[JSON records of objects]
--- BEGIN ---

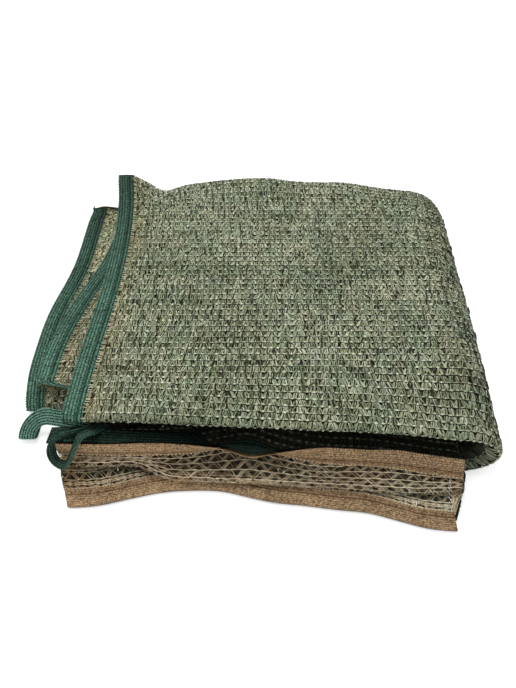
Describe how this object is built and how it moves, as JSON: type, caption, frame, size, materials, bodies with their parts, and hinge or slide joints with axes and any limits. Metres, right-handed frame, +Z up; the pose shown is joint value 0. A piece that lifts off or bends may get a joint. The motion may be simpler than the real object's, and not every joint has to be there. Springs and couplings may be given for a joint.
{
  "type": "folded camouflage net",
  "caption": "Reversible two-ply knitted camouflage net, folded into a flat bundle, with taped edges and tie loops at one corner.",
  "frame": {"origin": "middle of the bundle's outline, on the surface it rests on", "axes": "+X to the sideways fold, +Y away from the open front, +Z up"},
  "size_m": [0.5952, 0.6138, 0.0809],
  "materials": {
    "green_ply": "matte openwork knit",
    "tan_ply": "matte openwork knit",
    "green_tape": "ribbed knitted tape, slight sheen",
    "tan_tape": "ribbed knitted tape, slight sheen",
    "loop_tape": "ribbed knitted tape, slight sheen"
  },
  "bodies": {
    "root": {"net_green": "green_ply", "net_tan": "tan_ply", "tape_green_front": "green_tape", "tape_green_back": "green_tape", "tape_green_left_upper": "green_tape", "tape_green_left_lower": "green_tape", "tape_tan_front": "tan_tape", "tape_tan_back": "tan_tape", "tape_tan_left_upper": "tan_tape", "tape_tan_left_lower": "tan_tape", "loop_upper": "loop_tape", "loop_lower": "loop_tape"}
  },
  "joints": []
}
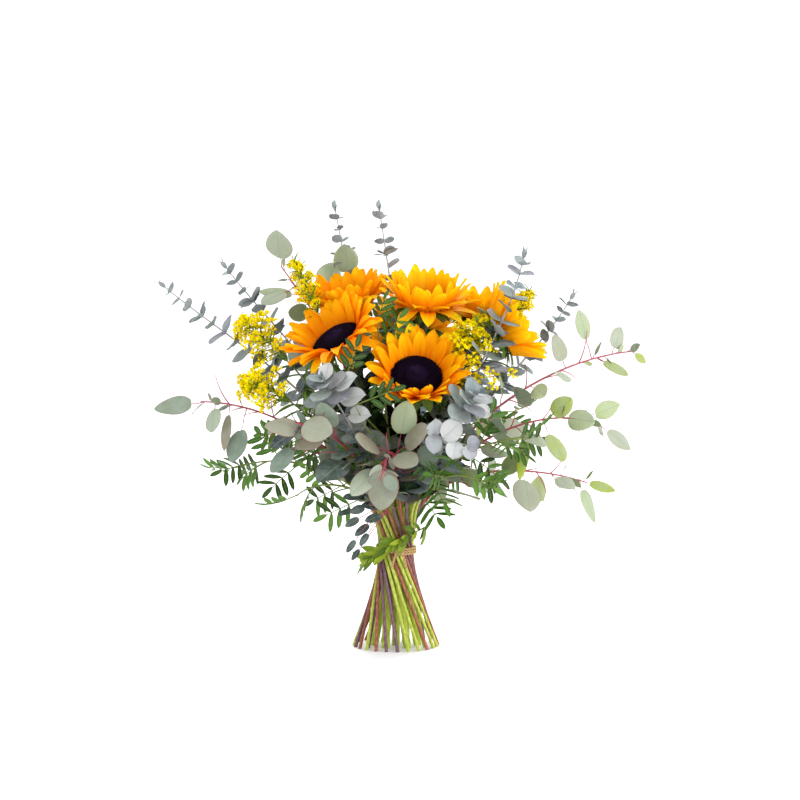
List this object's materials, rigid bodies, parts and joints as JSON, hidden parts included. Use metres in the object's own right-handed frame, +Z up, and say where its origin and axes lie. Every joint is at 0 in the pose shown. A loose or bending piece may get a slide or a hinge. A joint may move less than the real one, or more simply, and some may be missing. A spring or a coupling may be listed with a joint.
{
  "type": "bunch of sunflowers",
  "caption": "Hand-tied spiral bunch of sunflowers with eucalyptus, lentisk and goldenrod, tied at a narrow waist and standing on its level-cut stems.",
  "frame": {"origin": "middle of the cut end of the middle stem, on the surface that the bunch stands on", "axes": "+Z up along the middle of the bunch, +X to the right and -Y towards the viewer of its front, where the lowest sunflower faces"},
  "size_m": [0.6125, 0.3459, 0.5622],
  "materials": {
    "petal": "satin",
    "disc": "matte",
    "sunflower_stem": "satin",
    "baby_blue_leaf": "matte",
    "silver_dollar_leaf": "matte",
    "lentisk_leaf": "satin",
    "goldenrod_stem": "matte",
    "goldenrod_flower": "matte",
    "twine": "matte"
  },
  "bodies": {
    "root": {"blue_back": "baby_blue_leaf", "blue_crown": "baby_blue_leaf", "blue_front_left": "baby_blue_leaf", "blue_front_right": "baby_blue_leaf", "blue_high_left": "baby_blue_leaf", "blue_high_right": "baby_blue_leaf", "blue_left": "baby_blue_leaf", "blue_right": "baby_blue_leaf", "blue_top": "baby_blue_leaf", "dollar_back": "silver_dollar_leaf", "dollar_front_left": "silver_dollar_leaf", "dollar_front_right": "silver_dollar_leaf", "dollar_high_left": "silver_dollar_leaf", "dollar_left": "silver_dollar_leaf", "dollar_low": "silver_dollar_leaf", "dollar_low_right": "silver_dollar_leaf", "dollar_right": "silver_dollar_leaf", "goldenrod_back_plume": "goldenrod_flower", "goldenrod_back_stem": "goldenrod_stem", "goldenrod_front_left_plume": "goldenrod_flower", "goldenrod_front_left_stem": "goldenrod_stem", "goldenrod_high_plume": "goldenrod_flower", "goldenrod_high_right_plume": "goldenrod_flower", "goldenrod_high_right_stem": "goldenrod_stem", "goldenrod_high_stem": "goldenrod_stem", "goldenrod_left_plume": "goldenrod_flower", "goldenrod_left_stem": "goldenrod_stem", "goldenrod_right_plume": "goldenrod_flower", "goldenrod_right_stem": "goldenrod_stem", "lentisk_back_left": "lentisk_leaf", "lentisk_back_right": "lentisk_leaf", "lentisk_left": "lentisk_leaf", "lentisk_low_left": "lentisk_leaf", "lentisk_low_right": "lentisk_leaf", "lentisk_middle": "lentisk_leaf", "lentisk_right": "lentisk_leaf", "sunflower_back_disc": "disc", "sunflower_back_left_disc": "disc", "sunflower_back_left_petals": "petal", "sunflower_back_left_stem": "sunflower_stem", "sunflower_back_petals": "petal", "sunflower_back_right_disc": "disc", "sunflower_back_right_petals": "petal", "sunflower_back_right_stem": "sunflower_stem", "sunflower_back_stem": "sunflower_stem", "sunflower_front_disc": "disc", "sunflower_front_petals": "petal", "sunflower_front_stem": "sunflower_stem", "sunflower_left_disc": "disc", "sunflower_left_petals": "petal", "sunflower_left_stem": "sunflower_stem", "sunflower_right_disc": "disc", "sunflower_right_petals": "petal", "sunflower_right_stem": "sunflower_stem", "sunflower_top_disc": "disc", "sunflower_top_petals": "petal", "sunflower_top_stem": "sunflower_stem", "twine": "twine", "waist_vine": "lentisk_leaf"}
  },
  "joints": []
}
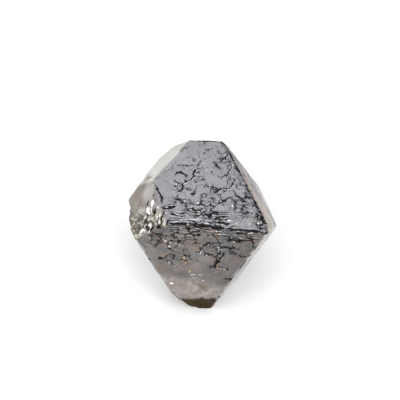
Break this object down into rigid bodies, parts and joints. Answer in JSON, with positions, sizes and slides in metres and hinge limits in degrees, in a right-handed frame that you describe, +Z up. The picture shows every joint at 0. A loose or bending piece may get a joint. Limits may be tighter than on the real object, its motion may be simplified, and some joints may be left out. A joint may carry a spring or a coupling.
{
  "type": "rough diamond crystal",
  "caption": "Loose uncut diamond: a distorted octahedron with etched, stepped faces, a broken side corner and a broken tip, lying on one face.",
  "frame": {"origin": "centre of the foot of the bounding box, on the surface that the crystal rests on", "axes": "+Z up, away from the face that the crystal rests on; +X along the front edge between the two broad faces, towards the right of the picture; +Y towards the hidden back"},
  "size_m": [0.0076, 0.007, 0.0059],
  "materials": {
    "diamond": "grey translucent diamond with glossy etched faces"
  },
  "bodies": {
    "root": {"diamond_crystal": "diamond"}
  },
  "joints": []
}
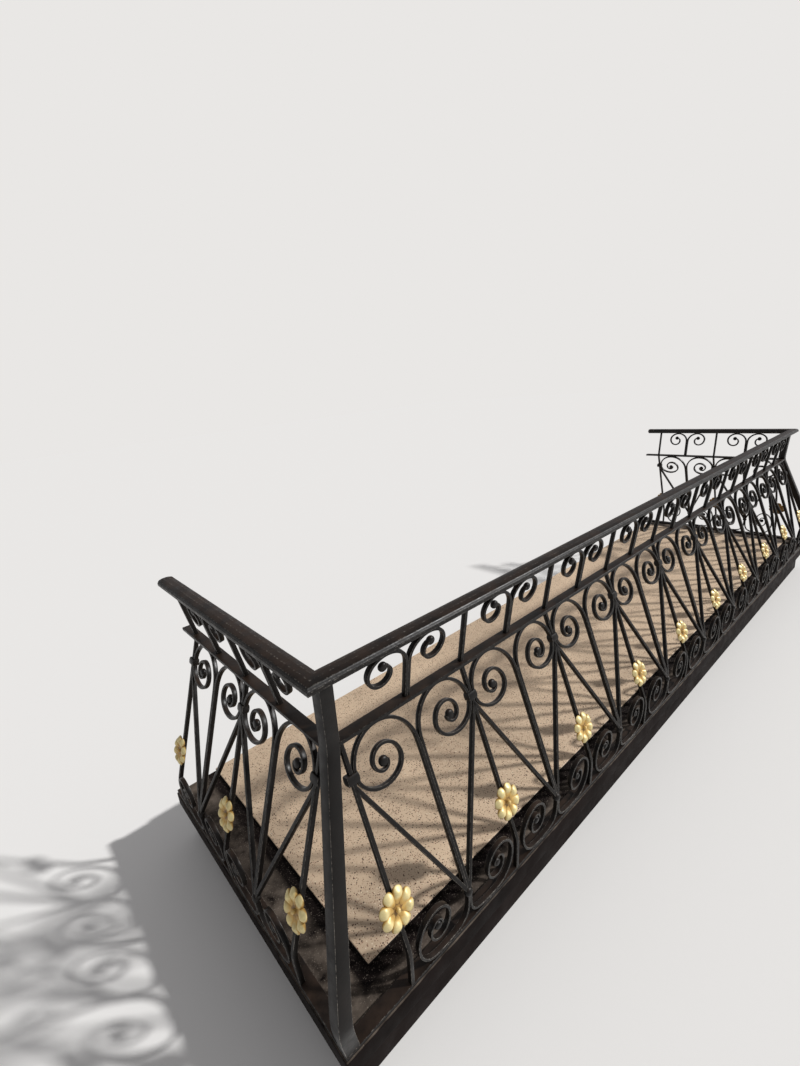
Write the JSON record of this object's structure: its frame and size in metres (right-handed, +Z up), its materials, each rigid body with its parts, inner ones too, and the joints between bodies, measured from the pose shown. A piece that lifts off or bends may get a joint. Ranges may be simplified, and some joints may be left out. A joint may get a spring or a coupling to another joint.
{
  "type": "iron balcony",
  "caption": "Three-sided bellied wrought-iron balcony railing with scrolls, fanned bars and gilded rosettes on a ledge round a raised terrazzo floor slab.",
  "frame": {"origin": "middle of the back face of the base slab, where it meets the wall", "axes": "+X to the right along the facade seen from outside, +Y into the wall, +Z up; the balcony stands out towards -Y"},
  "size_m": [4.6082, 1.2181, 1.136],
  "materials": {
    "wrought_iron": "black satin paint",
    "gilding": "pale gold paint",
    "terrazzo": "polished terrazzo with dark chips",
    "base_render": "dark red-brown masonry paint"
  },
  "bodies": {
    "root": {"base_slab": "base_render", "ledge_plate": "base_render", "floor_slab": "terrazzo", "bottom_rail_front": "wrought_iron", "bottom_rail_left": "wrought_iron", "bottom_rail_right": "wrought_iron", "mid_rail_front": "wrought_iron", "mid_rail_left": "wrought_iron", "mid_rail_right": "wrought_iron", "handrail_front": "wrought_iron", "handrail_left": "wrought_iron", "handrail_right": "wrought_iron", "corner_post_left": "wrought_iron", "corner_post_right": "wrought_iron", "frieze_scrolls_front": "wrought_iron", "frieze_scrolls_left": "wrought_iron", "frieze_scrolls_right": "wrought_iron", "frieze_bars_front": "wrought_iron", "frieze_bars_left": "wrought_iron", "frieze_bars_right": "wrought_iron", "scroll_pairs_front": "wrought_iron", "scroll_pairs_left": "wrought_iron", "scroll_pairs_right": "wrought_iron", "fan_bars_front": "wrought_iron", "fan_bars_left": "wrought_iron", "fan_bars_right": "wrought_iron", "collars_front": "wrought_iron", "collars_left": "wrought_iron", "collars_right": "wrought_iron", "tie_bosses_front": "wrought_iron", "tie_bosses_left": "wrought_iron", "tie_bosses_right": "wrought_iron", "foot_scrolls_front": "wrought_iron", "foot_scrolls_left": "wrought_iron", "foot_scrolls_right": "wrought_iron", "rosettes_front": "gilding", "rosettes_left": "gilding", "rosettes_right": "gilding"}
  },
  "joints": []
}
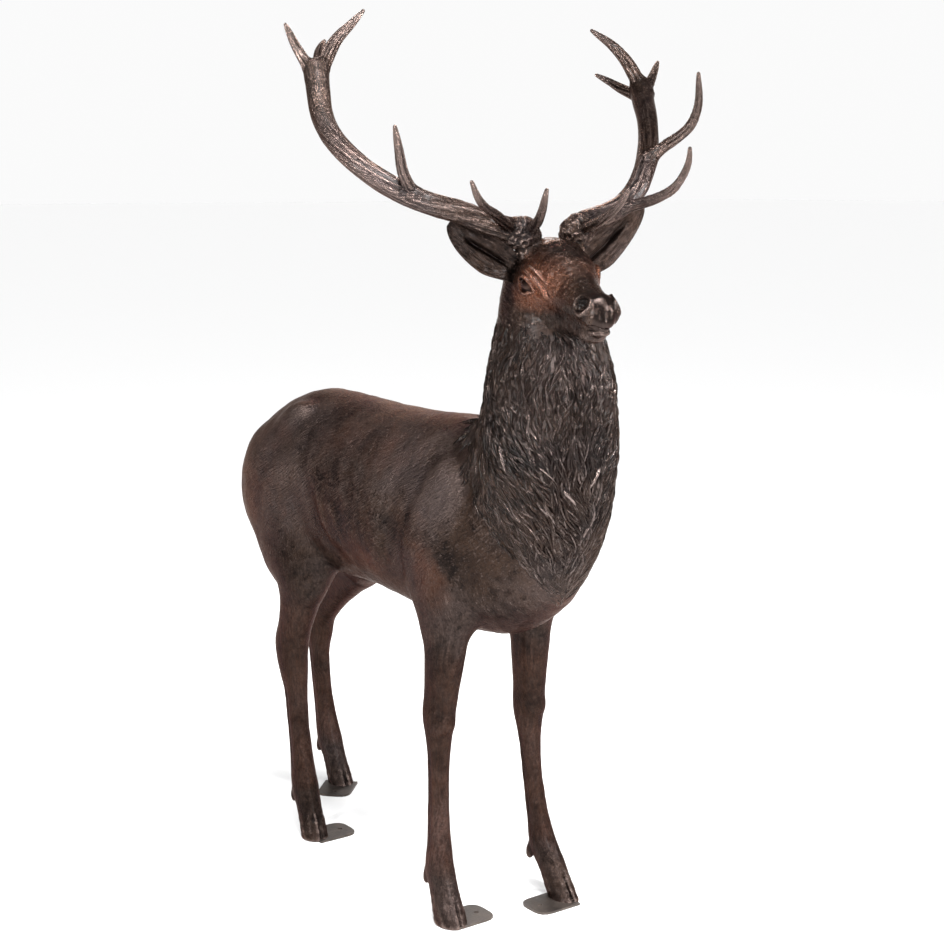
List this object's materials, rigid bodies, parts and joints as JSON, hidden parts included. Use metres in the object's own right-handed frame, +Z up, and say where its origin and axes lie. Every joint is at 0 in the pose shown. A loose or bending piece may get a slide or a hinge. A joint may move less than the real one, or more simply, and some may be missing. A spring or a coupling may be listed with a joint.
{
  "type": "stag sculpture",
  "caption": "Life-size standing stag cast in bronze with spreading antlers and a thick mane, on drilled fixing tabs under its hooves.",
  "frame": {"origin": "ground level at the middle of the bounding box's footprint", "axes": "+X the way the stag's body points, +Y to the stag's left, +Z up"},
  "size_m": [1.6082, 0.9478, 2.1314],
  "materials": {
    "patinated_bronze": "dark brown patina, rubbed lighter on high points",
    "tab_bronze": "dull dark patina on flat plate"
  },
  "bodies": {
    "root": {"stag": "patinated_bronze", "fixing_tab_front_right": "tab_bronze", "fixing_tab_front_left": "tab_bronze", "fixing_tab_hind_right": "tab_bronze", "fixing_tab_hind_left": "tab_bronze"}
  },
  "joints": []
}
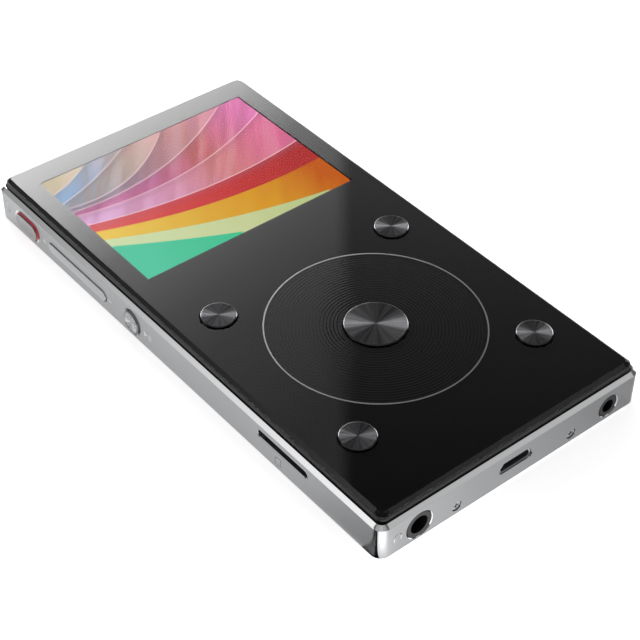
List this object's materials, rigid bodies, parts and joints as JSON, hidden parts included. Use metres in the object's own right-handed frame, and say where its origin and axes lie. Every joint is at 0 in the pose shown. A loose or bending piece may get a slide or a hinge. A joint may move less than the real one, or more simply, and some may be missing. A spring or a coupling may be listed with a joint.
{
  "type": "digital audio player",
  "caption": "Pocket digital audio player: slim aluminium tray body under bevelled black glass, colour display, round sprung front keys, side keys, card slot and headphone sockets.",
  "frame": {"origin": "centre of the flat back face", "axes": "+X to the right of the screen, +Y towards the screen end, +Z out of the screen"},
  "size_m": [0.0597, 0.1148, 0.0095],
  "materials": {
    "aluminium_body": "fine bead-blasted, rim chamfer polished",
    "black_moulding": "moulded, satin",
    "cover_glass": "clear, polished",
    "black_print": "printed film",
    "polished_metal": "machined and polished",
    "display": "polariser film",
    "white_film": "light guide",
    "pressed_steel": "pressed, tinned",
    "foam": "closed-cell foam",
    "flex": "polyimide film",
    "ivory_plastic": "moulded",
    "circuit_board": "solder mask",
    "chip": "moulded epoxy",
    "capacitor": "moulded",
    "gold_contact": "gold-plated",
    "battery_foil": "laminated foil",
    "tape": "double-sided tape",
    "lead": "silicone wire",
    "red_key": "anodised red",
    "dark_metal": "spun top, polished edge",
    "screw": "machine screw"
  },
  "bodies": {
    "player": {"housing": "aluminium_body", "front_chassis": "black_moulding", "cover_glass": "cover_glass", "print_mask": "black_print", "ring_inlay": "polished_metal", "lcd_panel": "display", "lcd_backlight": "white_film", "lcd_frame": "pressed_steel", "lcd_cushion": "foam", "display_flex": "flex", "display_connector": "ivory_plastic", "main_board": "circuit_board", "processor": "chip", "audio_converter": "chip", "headphone_amplifiers": "chip", "clock_oscillators": "pressed_steel", "capacitors": "capacitor", "processor_shield": "pressed_steel", "audio_shield": "pressed_steel", "dome_switches": "pressed_steel", "headphone_jack": "black_moulding", "headphone_contacts": "gold_contact", "balanced_jack": "black_moulding", "balanced_contacts": "gold_contact", "usb_shell": "pressed_steel", "usb_insert": "black_moulding", "card_socket": "black_moulding", "card_shield": "pressed_steel", "battery_pack": "battery_foil", "battery_tape": "tape", "battery_lead": "lead", "battery_connector": "ivory_plastic", "side_key_board": "circuit_board", "side_switches": "pressed_steel", "side_flex": "flex", "side_bracket": "pressed_steel", "rocker_pin": "pressed_steel", "end_screws": "screw", "board_screws": "screw"},
    "power_key": {"power_key_body": "red_key", "power_key_face": "polished_metal"},
    "volume_rocker": {"volume_rocker": "polished_metal"},
    "play_key": {"play_key": "polished_metal"},
    "centre_key": {"centre_key": "dark_metal"},
    "upper_left_key": {"upper_left_key": "dark_metal"},
    "upper_right_key": {"upper_right_key": "dark_metal"},
    "lower_left_key": {"lower_left_key": "dark_metal"},
    "lower_right_key": {"lower_right_key": "dark_metal"}
  },
  "joints": [
    {"name": "centre_key_press", "type": "slide", "parent": "player", "child": "centre_key", "axis": [0, 0, -1], "range_m": [0, 0.0003], "stiffness_N_per_m": 2000},
    {"name": "upper_left_key_press", "type": "slide", "parent": "player", "child": "upper_left_key", "axis": [0, 0, -1], "range_m": [0, 0.0003], "stiffness_N_per_m": 2000},
    {"name": "upper_right_key_press", "type": "slide", "parent": "player", "child": "upper_right_key", "axis": [0, 0, -1], "range_m": [0, 0.0003], "stiffness_N_per_m": 2000},
    {"name": "lower_left_key_press", "type": "slide", "parent": "player", "child": "lower_left_key", "axis": [0, 0, -1], "range_m": [0, 0.0003], "stiffness_N_per_m": 2000},
    {"name": "lower_right_key_press", "type": "slide", "parent": "player", "child": "lower_right_key", "axis": [0, 0, -1], "range_m": [0, 0.0003], "stiffness_N_per_m": 2000},
    {"name": "power_key_press", "type": "slide", "parent": "player", "child": "power_key", "axis": [1, 0, 0], "range_m": [0, 0.00025], "stiffness_N_per_m": 2000},
    {"name": "play_key_press", "type": "slide", "parent": "player", "child": "play_key", "axis": [1, 0, 0], "range_m": [0, 0.00025], "stiffness_N_per_m": 2000},
    {"name": "volume_rock", "type": "hinge", "parent": "player", "child": "volume_rocker", "pos_m": [-0.027, 0.02935, 0.0034], "axis": [0, 0, 1], "range_deg": [-1, 1], "stiffness_Nm_per_rad": 0.2}
  ]
}
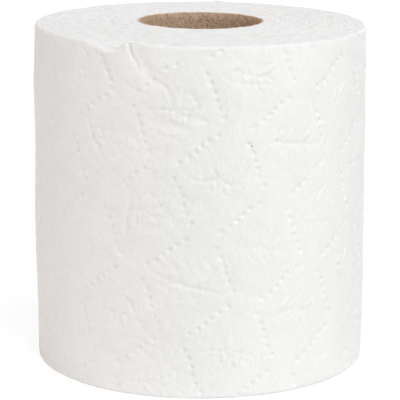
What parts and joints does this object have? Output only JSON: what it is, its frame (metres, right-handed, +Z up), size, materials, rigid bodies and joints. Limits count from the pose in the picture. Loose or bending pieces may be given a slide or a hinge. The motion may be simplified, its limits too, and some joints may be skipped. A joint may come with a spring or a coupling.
{
  "type": "toilet paper roll",
  "caption": "Roll of quilted tissue wound on a cardboard core, with perforated sheets and an open bore for a holder's spindle.",
  "frame": {"origin": "centre of the core's bore at the end that the roll stands on", "axes": "+Z up along the core's axis; -Y is the front, and the free edge of the sheet is at the back"},
  "size_m": [0.1077, 0.1077, 0.11],
  "materials": {
    "core_board": "matt grey-brown greyboard, wound in a spiral",
    "tissue": "matt white creped tissue, quilted"
  },
  "bodies": {
    "root": {"cardboard_core": "core_board", "tissue_winding": "tissue"}
  },
  "joints": []
}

--- END ---

WHAT YOU SHOULD DO: Scan the material above. Copy each line that holds the word "between".

PROBLEM SOLUTION:
  "frame": {"origin": "centre of the foot of the bounding box, on the surface that the crystal rests on", "axes": "+Z up, away from the face that the crystal rests on; +X along the front edge between the two broad faces, towards the right of the picture; +Y towards the hidden back"},
Write the JSON record of this object's structure: its frame and size in metres (right-handed, +Z up), its materials, each rigid body with its parts, inner ones too, and the joints between bodies, measured from the pose shown. A piece that lifts off or bends may get a joint. Ranges may be simplified, and some joints may be left out. A joint may get a spring or a coupling to another joint.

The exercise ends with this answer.